§ Required work
Determine which lines contain the word "with", then copy those lines.

§

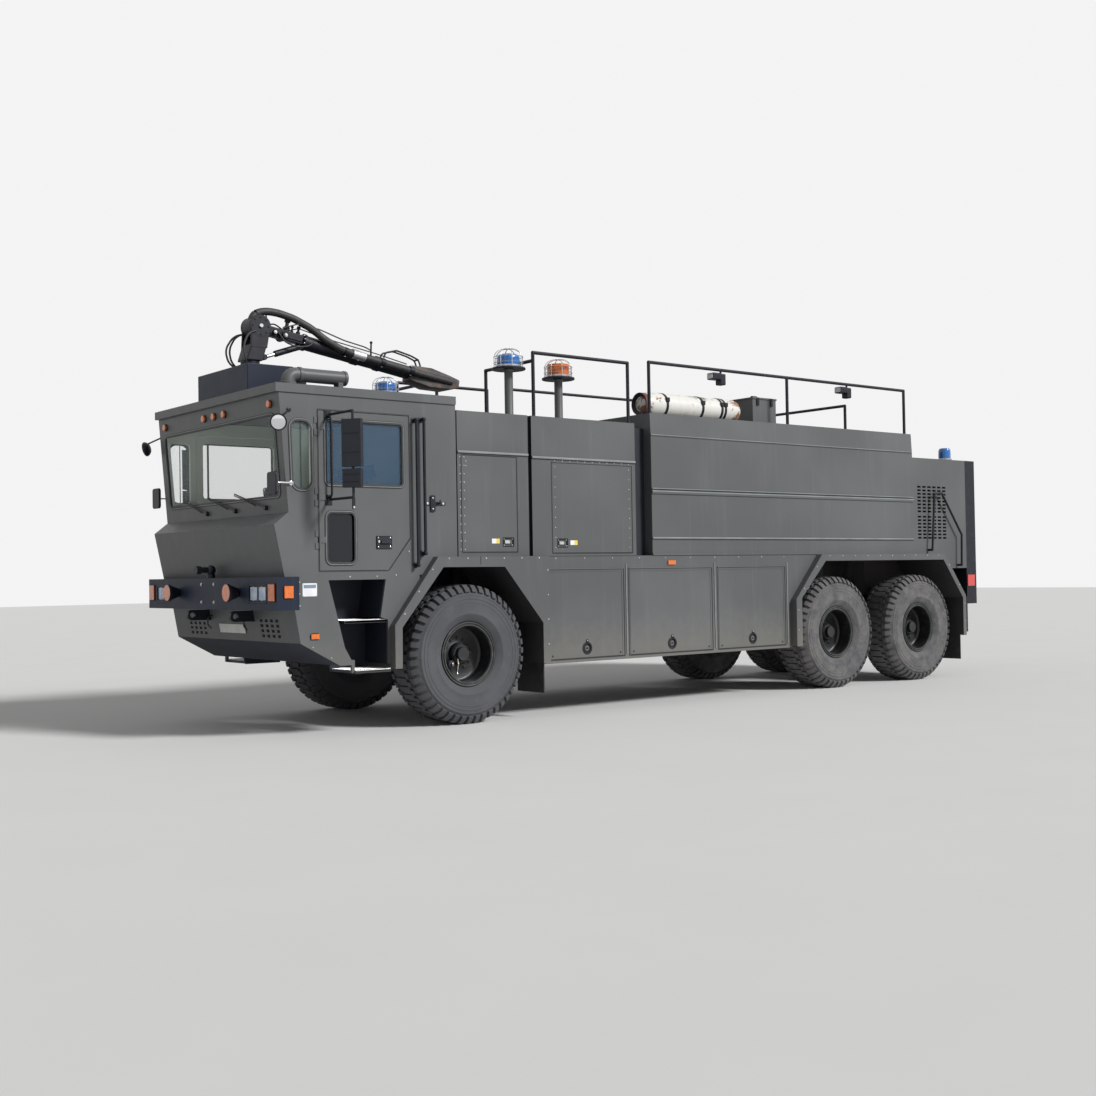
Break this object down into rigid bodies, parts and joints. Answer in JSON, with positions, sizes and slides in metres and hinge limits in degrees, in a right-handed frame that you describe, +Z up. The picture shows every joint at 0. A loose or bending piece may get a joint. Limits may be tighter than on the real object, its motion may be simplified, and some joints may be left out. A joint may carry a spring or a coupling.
{
  "type": "airport fire truck",
  "caption": "Airport fire truck with three driven axles, forward cab, roof monitor stowed rearwards, water tank, side lockers and rear engine box.",
  "frame": {"origin": "on the ground at the middle of the truck's length and width", "axes": "+X forward, +Y to the truck's left, +Z up"},
  "size_m": [11.64, 4.0154, 4.3568],
  "materials": {
    "olive_paint": "dull olive drab paint, dusty",
    "black_paint": "satin black paint",
    "rim_paint": "dark wheel paint, worn",
    "tyre": "dusty rubber",
    "rubber": "black rubber sheet",
    "window_glass": "faintly green safety glass",
    "lens_clear": "ribbed headlamp glass",
    "lens_amber": "amber lens plastic",
    "lens_blue": "blue lens plastic",
    "lens_red": "red lens plastic",
    "dash_plastic": "moulded black plastic",
    "seat_fabric": "dark woven seat cloth",
    "engine_iron": "cast iron, plain block",
    "bottle_paint": "chipped white paint with rust"
  },
  "bodies": {
    "root": {"chassis_frame": "black_paint", "axles": "black_paint", "bumper": "black_paint", "lamp_housings": "black_paint", "lenses_clear": "lens_clear", "lenses_amber": "lens_amber", "lenses_blue": "lens_blue", "lenses_red": "lens_red", "cab_base": "olive_paint", "cab_shell": "olive_paint", "cab_glass": "window_glass", "dashboard": "dash_plastic", "seats": "seat_fabric", "flares": "olive_paint", "mudflaps": "rubber", "lower_body": "olive_paint", "upper_body": "olive_paint", "tank": "olive_paint", "engine_box": "olive_paint", "engine_block": "engine_iron", "rear_cowl": "black_paint", "handrails": "black_paint", "gas_bottle": "bottle_paint", "monitor_housing": "black_paint", "wipers": "black_paint", "corner_mirrors": "black_paint"},
    "knuckle_left": {"knuckle_left": "black_paint"},
    "knuckle_right": {"knuckle_right": "black_paint"},
    "tie_rod": {"tie_rod": "black_paint"},
    "wheel_front_left": {"tyre_front_left": "tyre", "rim_front_left": "rim_paint"},
    "wheel_front_right": {"tyre_front_right": "tyre", "rim_front_right": "rim_paint"},
    "wheel_middle_left": {"tyre_middle_left": "tyre", "rim_middle_left": "rim_paint"},
    "wheel_middle_right": {"tyre_middle_right": "tyre", "rim_middle_right": "rim_paint"},
    "wheel_rear_left": {"tyre_rear_left": "tyre", "rim_rear_left": "rim_paint"},
    "wheel_rear_right": {"tyre_rear_right": "tyre", "rim_rear_right": "rim_paint"},
    "cab_door_left": {"door_left": "olive_paint", "door_glass_left": "window_glass"},
    "cab_door_right": {"door_right": "olive_paint", "door_glass_right": "window_glass"},
    "lower_door_left_1": {"lower_door_left_1": "olive_paint"},
    "lower_door_left_2": {"lower_door_left_2": "olive_paint"},
    "lower_door_left_3": {"lower_door_left_3": "olive_paint"},
    "upper_door_left_1": {"upper_door_left_1": "olive_paint"},
    "upper_door_left_2": {"upper_door_left_2": "olive_paint"},
    "lower_door_right_1": {"lower_door_right_1": "olive_paint"},
    "lower_door_right_2": {"lower_door_right_2": "olive_paint"},
    "lower_door_right_3": {"lower_door_right_3": "olive_paint"},
    "upper_door_right_1": {"upper_door_right_1": "olive_paint"},
    "upper_door_right_2": {"upper_door_right_2": "olive_paint"},
    "monitor_riser": {"monitor_riser": "black_paint"},
    "monitor_boom": {"monitor_boom": "black_paint"},
    "bumper_monitor": {"bumper_monitor": "black_paint"}
  },
  "joints": [
    {"name": "steer_left", "type": "hinge", "parent": "root", "child": "knuckle_left", "pos_m": [3.35, 1, 0.745], "axis": [0, 0, 1], "range_deg": [-30, 30]},
    {"name": "steer_right", "type": "hinge", "parent": "root", "child": "knuckle_right", "pos_m": [3.35, -1, 0.745], "axis": [0, 0, 1], "range_deg": [-30, 30]},
    {"name": "tie_rod_pivot", "type": "hinge", "parent": "knuckle_left", "child": "tie_rod", "pos_m": [3.05, 0.86, 0.657], "axis": [0, 0, 1], "range_deg": [-35, 35]},
    {"name": "spin_front_left", "type": "hinge", "parent": "knuckle_left", "child": "wheel_front_left", "pos_m": [3.35, 1.175, 0.745], "axis": [0, 1, 0], "continuous": true},
    {"name": "spin_front_right", "type": "hinge", "parent": "knuckle_right", "child": "wheel_front_right", "pos_m": [3.35, -1.175, 0.745], "axis": [0, 1, 0], "continuous": true},
    {"name": "spin_middle_left", "type": "hinge", "parent": "root", "child": "wheel_middle_left", "pos_m": [-2.68, 1.175, 0.745], "axis": [0, 1, 0], "continuous": true},
    {"name": "spin_middle_right", "type": "hinge", "parent": "root", "child": "wheel_middle_right", "pos_m": [-2.68, -1.175, 0.745], "axis": [0, 1, 0], "continuous": true},
    {"name": "spin_rear_left", "type": "hinge", "parent": "root", "child": "wheel_rear_left", "pos_m": [-4.46, 1.175, 0.745], "axis": [0, 1, 0], "continuous": true},
    {"name": "spin_rear_right", "type": "hinge", "parent": "root", "child": "wheel_rear_right", "pos_m": [-4.46, -1.175, 0.745], "axis": [0, 1, 0], "continuous": true},
    {"name": "cab_door_left_hinge", "type": "hinge", "parent": "root", "child": "cab_door_left", "pos_m": [5.162, 1.45, 2.4], "axis": [0, 0, -1], "range_deg": [0, 70]},
    {"name": "cab_door_right_hinge", "type": "hinge", "parent": "root", "child": "cab_door_right", "pos_m": [5.162, -1.45, 2.4], "axis": [0, 0, 1], "range_deg": [0, 70]},
    {"name": "lower_door_left_1_hinge", "type": "hinge", "parent": "root", "child": "lower_door_left_1", "pos_m": [1.74, 1.441, 1.637], "axis": [1, 0, 0], "range_deg": [0, 90]},
    {"name": "lower_door_left_2_hinge", "type": "hinge", "parent": "root", "child": "lower_door_left_2", "pos_m": [0.4075, 1.441, 1.637], "axis": [1, 0, 0], "range_deg": [0, 90]},
    {"name": "lower_door_left_3_hinge", "type": "hinge", "parent": "root", "child": "lower_door_left_3", "pos_m": [-0.9925, 1.441, 1.637], "axis": [1, 0, 0], "range_deg": [0, 90]},
    {"name": "upper_door_left_1_hinge", "type": "hinge", "parent": "root", "child": "upper_door_left_1", "pos_m": [3.447, 1.441, 2.35], "axis": [0, 0, -1], "range_deg": [0, 110]},
    {"name": "upper_door_left_2_hinge", "type": "hinge", "parent": "root", "child": "upper_door_left_2", "pos_m": [1.62, 1.441, 2.837], "axis": [1, 0, 0], "range_deg": [0, 90]},
    {"name": "lower_door_right_1_hinge", "type": "hinge", "parent": "root", "child": "lower_door_right_1", "pos_m": [1.74, -1.441, 1.637], "axis": [-1, 0, 0], "range_deg": [0, 90]},
    {"name": "lower_door_right_2_hinge", "type": "hinge", "parent": "root", "child": "lower_door_right_2", "pos_m": [0.4075, -1.441, 1.637], "axis": [-1, 0, 0], "range_deg": [0, 90]},
    {"name": "lower_door_right_3_hinge", "type": "hinge", "parent": "root", "child": "lower_door_right_3", "pos_m": [-0.9925, -1.441, 1.637], "axis": [-1, 0, 0], "range_deg": [0, 90]},
    {"name": "upper_door_right_1_hinge", "type": "hinge", "parent": "root", "child": "upper_door_right_1", "pos_m": [3.447, -1.441, 2.35], "axis": [0, 0, 1], "range_deg": [0, 110]},
    {"name": "upper_door_right_2_hinge", "type": "hinge", "parent": "root", "child": "upper_door_right_2", "pos_m": [1.62, -1.441, 2.837], "axis": [-1, 0, 0], "range_deg": [0, 90]},
    {"name": "monitor_yaw", "type": "hinge", "parent": "root", "child": "monitor_riser", "pos_m": [5.26, 0.19, 3.76], "axis": [0, 0, 1], "range_deg": [-180, 180]},
    {"name": "monitor_pitch", "type": "hinge", "parent": "monitor_riser", "child": "monitor_boom", "pos_m": [5.19, 0.19, 4.24], "axis": [0, 1, 0], "range_deg": [0, 100]},
    {"name": "bumper_monitor_yaw", "type": "hinge", "parent": "root", "child": "bumper_monitor", "pos_m": [5.64, 0, 1.6], "axis": [0, 0, 1], "range_deg": [-60, 60]}
  ],
  "couplings": [
    {"joint": "steer_right", "follows": "steer_left", "ratio": 1},
    {"joint": "tie_rod_pivot", "follows": "steer_left", "ratio": -1.152}
  ]
}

§

§ Output of the task
Break this object down into rigid bodies, parts and joints. Answer in JSON, with positions, sizes and slides in metres and hinge limits in degrees, in a right-handed frame that you describe, +Z up. The picture shows every joint at 0. A loose or bending piece may get a joint. Limits may be tighter than on the real object, its motion may be simplified, and some joints may be left out. A joint may carry a spring or a coupling.
  "caption": "Airport fire truck with three driven axles, forward cab, roof monitor stowed rearwards, water tank, side lockers and rear engine box.",
    "bottle_paint": "chipped white paint with rust"